[Description of the task]
Repeat exactly the lines from the start of the material below up to and including the "return [(share, 0.0)" line.

[Data segment]
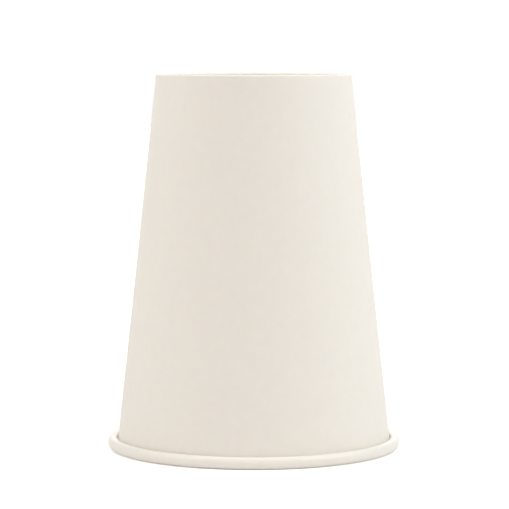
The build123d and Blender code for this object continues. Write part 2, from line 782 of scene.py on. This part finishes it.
    def outer_face(self, layer: Layer) -> list[Point]:
        """Draws the hem's free side, the fold and the outside of the wall and the roll.

        Args:
            layer: The board's state.

        Returns:
            The rows, from the hem's cut edge to the roll's.
        """
        depth = self.depth(layer, Side.OUTER)
        hem = self.board + self.pocket + depth
        wall = self.board - depth
        low = self.height - self.hem_depth
        top = self.fold_height(layer, Side.OUTER)
        rows = [self.wall_point(hem, low + d * MM) for d, _ in self.hem_rows]
        inner = self.wall_point(hem, top)
        outer = self.wall_point(wall, top)
        rows += arc(inner, self.wall_point(hem, top - MM), outer, self.fold_bend, self.fold_steps)
        rows += arc(outer, inner, self.wall_point(wall, top - MM), self.fold_bend, self.fold_steps)
        rows.append(self.wall_point(wall, top - self.fold_row))
        return rows + self.rim_rows(layer, Side.OUTER)

    def knurl(self) -> list[Point]:
        """Which way the knurl presses each row of the outer face: into the hem's free side."""
        plain = len(self.outer_face(Layer.ONCE)) - len(self.hem_rows)
        return [(share, 0.0) for _, share in self.hem_rows] + [(0.0, 0.0)] * plain

    def build(self, sweep: BoardSweep, finishes: dict[str, bpy.types.Material]) -> bpy.types.Object:
        """Draws the section and takes it round the cup, over its own first edge.

        Args:
            sweep: The rule that takes it round.
            finishes: The tree's finish inputs by name.

        Returns:
            The piece.
        """
        section = Section()
        section.extend(self.drinking_face, Side.DRINKING)
        section.extend(lambda layer: self.outer_face(layer)[::-1], Side.OUTER, self.knurl()[::-1])
        lap = self.lap_width / self.rim_radius
        sizes = {
            "Whole Turn": 2 * pi + lap,
            "Start Bearing": radians(self.lap_bearing) - lap / 2,
            "Lap": lap,
            "Climb": self.climb_width / self.rim_radius,
            "Ease": self.climb_width / self.rim_radius,
            "Steps": self.steps,
            "Marks": self.knurl_marks,
            "Mark Depth": self.knurl_depth,
            "Unevenness": self.knurl_unevenness,
            "Seed": self.knurl_seed,
            "Ends Meet": False,
        }
        return sweep.bake("sidewall_board", section.as_mesh("sidewall_section", True), sizes | finishes)


@dataclass
class BaseDisc:
    """The round base: flat, with its edge turned up into a skirt that fills the hem's pocket."""

    wall: Sidewall
    board: float = 0.30 * MM
    glue: float = 0.02 * MM
    hem_to_disc: float = 1.5 * MM
    bend: float = 0.6 * MM
    bend_steps: int = 8
    skirt_gap: float = 0.2 * MM
    steps: int = 480

    # Rows of the flat, as shares of its radius and in millimetres from the bend
    flat_shares: tuple[float, ...] = (0.0, 0.2, 0.45, 0.7, 0.86)
    flat_rows: tuple[float, ...] = (1.6, 0.8, 0.3)

    # Rows of the skirt, above the bend and above the flat's upper side
    skirt_low_row: float = 0.3 * MM
    skirt_high_row: float = 3.0 * MM

    # Pleats, with the share of their depth that each row has from the flat's middle to the skirt's end
    pleats: int = 96
    pleat_depth: float = 0.035 * MM
    pleat_shares: tuple[float, ...] = (0.0,) * 6 + (0.25, 0.7, 1.0, 1.0, 0.9, 0.7, 0.4, 0.2) + (0.0,) * 6
    pleat_unevenness: float = 0.9
    pleat_seed: int = 23

    # The disc has no lap and looks the same in every state, so its climb only has to be above nought
    no_climb: float = 0.01

    def face(self, side: Side) -> list[Point]:
        """Draws one side of the disc, from its middle to the skirt's end.

        Args:
            side: The side; the drinking side faces down, into the cup.

        Returns:
            The rows.
        """
        top = self.wall.height - self.wall.hem_depth - self.hem_to_disc
        drinking = side is Side.DRINKING
        height = top - self.board if drinking else top
        inset = self.wall.board + self.glue + (0.0 if drinking else self.board)
        radius = self.bend + (self.board if drinking else 0.0)
        corner = self.wall.wall_point(inset, height)
        flat = [(corner[0] * share, height) for share in self.flat_shares]
        flat += [(corner[0] - radius - d * MM, height) for d in self.flat_rows]
        bend = arc(corner, (0.0, height), self.wall.wall_point(inset, height + MM), radius, self.bend_steps)
        end = self.wall.height - self.wall.board - self.skirt_gap
        heights = (height + radius + self.skirt_low_row, top + self.skirt_high_row, end)
        return flat + bend + [self.wall.wall_point(inset, h) for h in heights]

    def gathers(self) -> list[Point]:
        """Which way the pleats press each row of one face: up, at the flat's edge and in the bend."""
        return [(0.0, share) for share in self.pleat_shares]

    def build(self, sweep: BoardSweep, finishes: dict[str, bpy.types.Material]) -> bpy.types.Object:
        """Draws the section and turns it once round the axis.

        Args:
            sweep: The rule that takes it round.
            finishes: The tree's finish inputs by name.

        Returns:
            The piece.
        """
        section = Section()
        section.extend(lambda layer: self.face(Side.DRINKING), Side.DRINKING, self.gathers())
        section.extend(lambda layer: self.face(Side.OUTER)[::-1], Side.OUTER, self.gathers()[::-1])
        sizes = {
            "Whole Turn": 2 * pi,
            "Start Bearing": 0.0,
            "Lap": 0.0,
            "Climb": self.no_climb,
            "Ease": self.no_climb,
            "Steps": self.steps,
            "Marks": self.pleats,
            "Mark Depth": self.pleat_depth,
            "Unevenness": self.pleat_unevenness,
            "Seed": self.pleat_seed,
            "Ends Meet": True,
        }
        return sweep.bake("base_disc_board", section.as_mesh("base_disc_section", False), sizes | finishes)


@dataclass(frozen=True)
class SoftBox:
    """One soft studio lamp."""

    name: str
    place: tuple[float, float, float]
    size: tuple[float, float]
    power: float
    tint: tuple[float, float, float]

    def light(self, target: Vector) -> None:
        """Hangs the lamp and aims it.

        Args:
            target: What it points at.
        """
        lamp = bpy.data.lights.new(self.name, "AREA")
        lamp.shape = "RECTANGLE"
        lamp.size, lamp.size_y = self.size
        lamp.energy = self.power
        lamp.color = self.tint
        held = bpy.data.objects.new(self.name, lamp)
        held.location = self.place
        held.rotation_euler = (target - Vector(self.place)).to_track_quat("-Z", "Y").to_euler()
        bpy.context.scene.collection.objects.link(held)


@dataclass
class Studio:
    """The pale floor, the white surroundings, the lamps and the camera."""

    floor_rings: tuple[float, ...] = (0.25, 0.6, 1.2, 3.0)
    floor_sectors: int = 64
    floor_tone: Colour = (0.88, 0.88, 0.87, 1.0)
    floor_lift: float = 0.30
    floor_lift_span: Span = (0.1, 0.5)
    sky_tone: Colour = (1.0, 0.958, 0.893, 1.0)
    sky_strength: float = 0.4975
    lamps: tuple[SoftBox, ...] = (
        SoftBox("lamp_right", (0.85, -0.2, 0.8), (0.6, 0.8), 5.04, (0.994, 1.0, 0.968)),
        SoftBox("lamp_left", (-0.85, -0.2, 0.8), (0.6, 0.8), 3.6, (1.0, 0.93, 0.85)),
        SoftBox("lamp_top", (0.0, -0.1, 1.1), (0.8, 0.8), 2.89, (0.964, 0.991, 1.0)),
        SoftBox("lamp_front", (0.0, -1.1, 0.3), (0.6, 0.6), 1.38, (1.0, 0.752, 0.64)),
        SoftBox("lamp_back", (0.0, 1.0, 0.5), (0.9, 0.6), 2.21, (1.0, 0.956, 0.907)),
    )
    camera_place: tuple[float, float, float] = (0.0, -0.7665, 0.1240)
    camera_pitch: float = 4.81
    camera_near: float = 0.05
    sensor_millimetres: float = 36.0
    focal_pixels: float = 2500.0
    image_width: int = 509
    image_shift: float = 0.0014

    @staticmethod
    def background_share(tree: Tree) -> Socket:
        """Picks out the rays that show the background by itself, in a reflection or through glass.

        Args:
            tree: The tree it goes into.

        Returns:
            The output that is 1 on those rays and 0 on the others.
        """
        path = tree.add("ShaderNodeLightPath").outputs
        seen = tree.math("MAXIMUM", path["Is Camera Ray"], path["Is Glossy Ray"])
        return tree.math("MAXIMUM", seen, path["Is Transmission Ray"])

    def floor_mesh(self) -> bpy.types.Mesh:
        """Draws the floor as a round sheet of rings.

        Returns:
            The mesh.
        """
        count = self.floor_sectors
        turns = [2 * pi * i / count for i in range(count)]
        corners = [(0.0, 0.0, 0.0)]
        corners += [(radius * cos(t), radius * sin(t), 0.0) for radius in self.floor_rings for t in turns]
        pairs = [(i, (i + 1) % count) for i in range(count)]
        faces = [(0, 1 + i, 1 + j) for i, j in pairs]
        for ring in range(1, len(self.floor_rings)):
            far = 1 + ring * count
            near = far - count
            faces += [(near + i, far + i, far + j, near + j) for i, j in pairs]
        mesh = bpy.data.meshes.new("studio_floor")
        mesh.from_pydata(corners, [], faces)
        return mesh

    def floor_finish(self) -> bpy.types.Material:
        """Makes a white that stays white to the eye and keeps the cup's shadow.

        Returns:
            The material.
        """
        material = bpy.data.materials.new("studio_floor_white")
        material.use_nodes = True
        tree = Tree(material.node_tree)
        place = tree.add("ShaderNodeTexCoord").outputs["Object"]
        distance = tree.add("ShaderNodeVectorMath", {0: place}, operation="LENGTH").outputs["Value"]
        level = tree.ramp(distance, *self.floor_lift_span, self.floor_lift, 1.0)
        lift = tree.math("MULTIPLY", self.background_share(tree), level)
        matt = tree.add("ShaderNodeBsdfDiffuse", {"Color": self.floor_tone})
        glow = tree.add("ShaderNodeEmission", {"Color": WHITE, "Strength": lift})
        both = tree.add("ShaderNodeAddShader", {0: matt.outputs[0], 1: glow.outputs[0]})
        tree.add("ShaderNodeOutputMaterial", {"Surface": both.outputs[0]})
        return material

    def lay_floor(self) -> None:
        """Lays the floor."""
        mesh = self.floor_mesh()
        mesh.materials.append(self.floor_finish())
        floor = bpy.data.objects.new("studio_floor", mesh)
        bpy.context.scene.collection.objects.link(floor)
        floor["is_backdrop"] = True

    def surround(self) -> None:
        """Puts plain white all round, with its own tone and strength as a light."""
        world = bpy.data.worlds.new("studio_white")
        world.use_nodes = True
        tree = Tree(world.node_tree)
        seen = tree.add("ShaderNodeBackground", {"Color": WHITE, "Strength": 1.0})
        shining = tree.add("ShaderNodeBackground", {"Color": self.sky_tone, "Strength": self.sky_strength})
        share = self.background_share(tree)
        mixed = tree.add("ShaderNodeMixShader", {0: share, 1: shining.outputs[0], 2: seen.outputs[0]})
        tree.add("ShaderNodeOutputWorld", {"Surface": mixed.outputs[0]})
        bpy.context.scene.world = world

    def set_camera(self) -> None:
        """Stands the camera where the photograph was taken from."""
        lens = bpy.data.cameras.new("photo_camera")
        lens.sensor_width = self.sensor_millimetres
        lens.lens = self.focal_pixels / self.image_width * lens.sensor_width
        lens.shift_x = self.image_shift
        lens.clip_start = self.camera_near
        camera = bpy.data.objects.new("photo_camera", lens)
        camera.location = self.camera_place
        camera.rotation_euler = (radians(90 - self.camera_pitch), 0.0, 0.0)
        bpy.context.scene.collection.objects.link(camera)
        bpy.context.scene.camera = camera

    def build(self, middle: Vector) -> None:
        """Sets up the whole studio.

        Args:
            middle: The middle of the cup, at which the lamps point.
        """
        self.lay_floor()
        self.surround()
        for lamp in self.lamps:
            lamp.light(middle)
        self.set_camera()
        bpy.context.scene.view_settings.view_transform = "Standard"
        log.info("studio: %d lamps, floor %.1f m across", len(self.lamps), 2 * self.floor_rings[-1])


@dataclass
class PaperCup:
    """The whole cup: the two boards, their finishes, and the solids they stand for."""

    finishes: CupFinishes = field(default_factory=CupFinishes)

    def build(self) -> None:
        """Builds both boards and hands them to the frame."""
        low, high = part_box("sidewall")
        wall = Sidewall(rim_radius=(high.x - low.x) / 2, height=high.z)
        sweep = BoardSweep()
        sweep.build()
        dress = {
            "Outer Finish": self.finishes.outer.make(),
            "Drinking Finish": self.finishes.drinking.make(),
            "Cut Finish": self.finishes.cut.make(),
        }
        self.hand_over(wall.build(sweep, dress), "sidewall", "wall_board")
        self.hand_over(BaseDisc(wall).build(sweep, dress), "base_disc", "base_board")

    @staticmethod
    def hand_over(piece: bpy.types.Object, node: str, slot: str) -> None:
        """Lets a piece ride on the cup in a solid's place.

        Args:
            piece: The finished piece.
            node: The solid it stands for.
            slot: A name for the piece's material slot; not used.
        """
        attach(piece, "root")
        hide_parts(node)
        report(piece)


def main() -> None:
    """Builds the cup and its studio, in order."""
    logging.basicConfig(level=logging.INFO, format="%(name)s %(levelname)s %(message)s")
    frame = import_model()
    solid_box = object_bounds()
    log.info("solids in the frame: %s", ", ".join(sorted(frame["nodes"])))
    PaperCup().build()
    Studio().build((solid_box[0] + solid_box[1]) / 2)


if __name__ == "__main__":
    main()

[Answer to this problem]
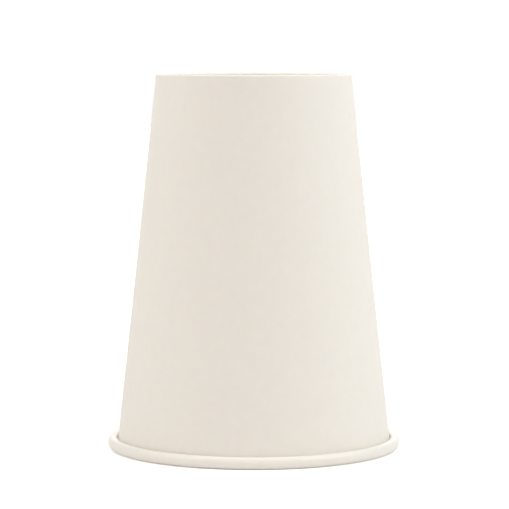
The build123d and Blender code for this object continues. Write part 2, from line 782 of scene.py on. This part finishes it.
    def outer_face(self, layer: Layer) -> list[Point]:
        """Draws the hem's free side, the fold and the outside of the wall and the roll.

        Args:
            layer: The board's state.

        Returns:
            The rows, from the hem's cut edge to the roll's.
        """
        depth = self.depth(layer, Side.OUTER)
        hem = self.board + self.pocket + depth
        wall = self.board - depth
        low = self.height - self.hem_depth
        top = self.fold_height(layer, Side.OUTER)
        rows = [self.wall_point(hem, low + d * MM) for d, _ in self.hem_rows]
        inner = self.wall_point(hem, top)
        outer = self.wall_point(wall, top)
        rows += arc(inner, self.wall_point(hem, top - MM), outer, self.fold_bend, self.fold_steps)
        rows += arc(outer, inner, self.wall_point(wall, top - MM), self.fold_bend, self.fold_steps)
        rows.append(self.wall_point(wall, top - self.fold_row))
        return rows + self.rim_rows(layer, Side.OUTER)

    def knurl(self) -> list[Point]:
        """Which way the knurl presses each row of the outer face: into the hem's free side."""
        plain = len(self.outer_face(Layer.ONCE)) - len(self.hem_rows)
        return [(share, 0.0) for _, share in self.hem_rows] + [(0.0, 0.0)] * plain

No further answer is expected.